Exam pressure tells on kids and parents in Kolkata

The absence of in-person classes for close to two years since March 2020 may have made the situation too difficult to handle for a number of examinees

Jhinuk Mazumdar Published 23.02.23, 06:41 AM
Representational file image

Representational file image

The board exam season is on and with it has come the pressure on students to perform.

The current batch of Class XII students is facing the pressure to excel in board exams for the first time because the Covid pandemic had forced the authorities to scrap the Class X boards two years ago.


They are now back to facing what their seniors have all gone through.

For many, the pressure is exacerbated by parents, sometimes because of their own expectations and aspirations.

At least two mental health professionals said they have been seeing students in the run-up to the boards because the parents think “the children are taking it too easy”.

A mother called on a psychiatrist because she felt her daughter was not concentrating on studies and that scoring “a mere 90” was not enough.

Another parent consulted a psychiatrist because he felt his son, a board examinee, was “wasting” an hour a week playing the guitar. The boy is among the top 10 in a reputable school.

“The parental expectation is high.... And, as a consequence, children suffer from tremendous anxiety,” said psychiatrist Rima Mukherji.

“The children feel they have to be a trophy or else they would not be accepted.

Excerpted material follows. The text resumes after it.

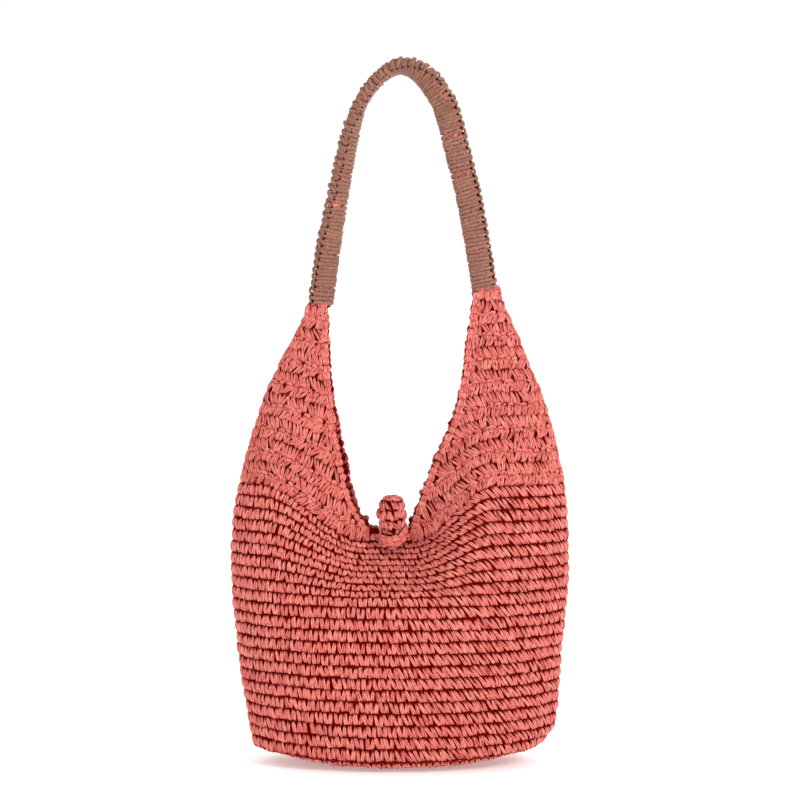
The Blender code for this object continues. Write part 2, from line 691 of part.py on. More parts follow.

There is tremendous anger towards parents.”

Mukherji’s organisation has made a series of online skits in the exam season that show how highly invested parents create pressure on their children by trying to ensure their success.

“Parents’ expectations and aspirations build pressure on their children,” said Mukherji.

Both ISC (Class XII) and CBSE Class XII exams are under way.

The past two years, the pressure to perform was not as much because either exams were not held or they were split into semesters.

“Students had a lucky break but the pressure is back again on them. Not all children can take it in their stride,” said Amita Prasad, director of Indus Valley World School.

Prasad said the declaration of the JEE (Joint Entrance Examination) Main results, session I, has only heightened the pressure on a section of students.

“Those who have not performed well in the JEE are under added pressure while they are in the throes of another major exam,” said Prasad.

Parents were overly involved in their children’s academics in the last two years and now they cannot let go, said psychiatrist Sanjay Garg. “They were supervising their children throughout and now they feel they need to do it even more.”

Instances of parents taking leave for their children’s exams or making comments like their “blood pressure is shooting up” because of the exams creates even more pressure on the youngsters, psychiatrists said.

Hilda Peacock, former principal of La Martiniere of Girls and now a consultant for a number of schools, too, blamed parents for the pressure. She spoke of “unrealistic expectations” of parents, peers and society.

The absence of in-person classes for close to two years since March 2020 may have made the situation too difficult to handle for a number of examinees.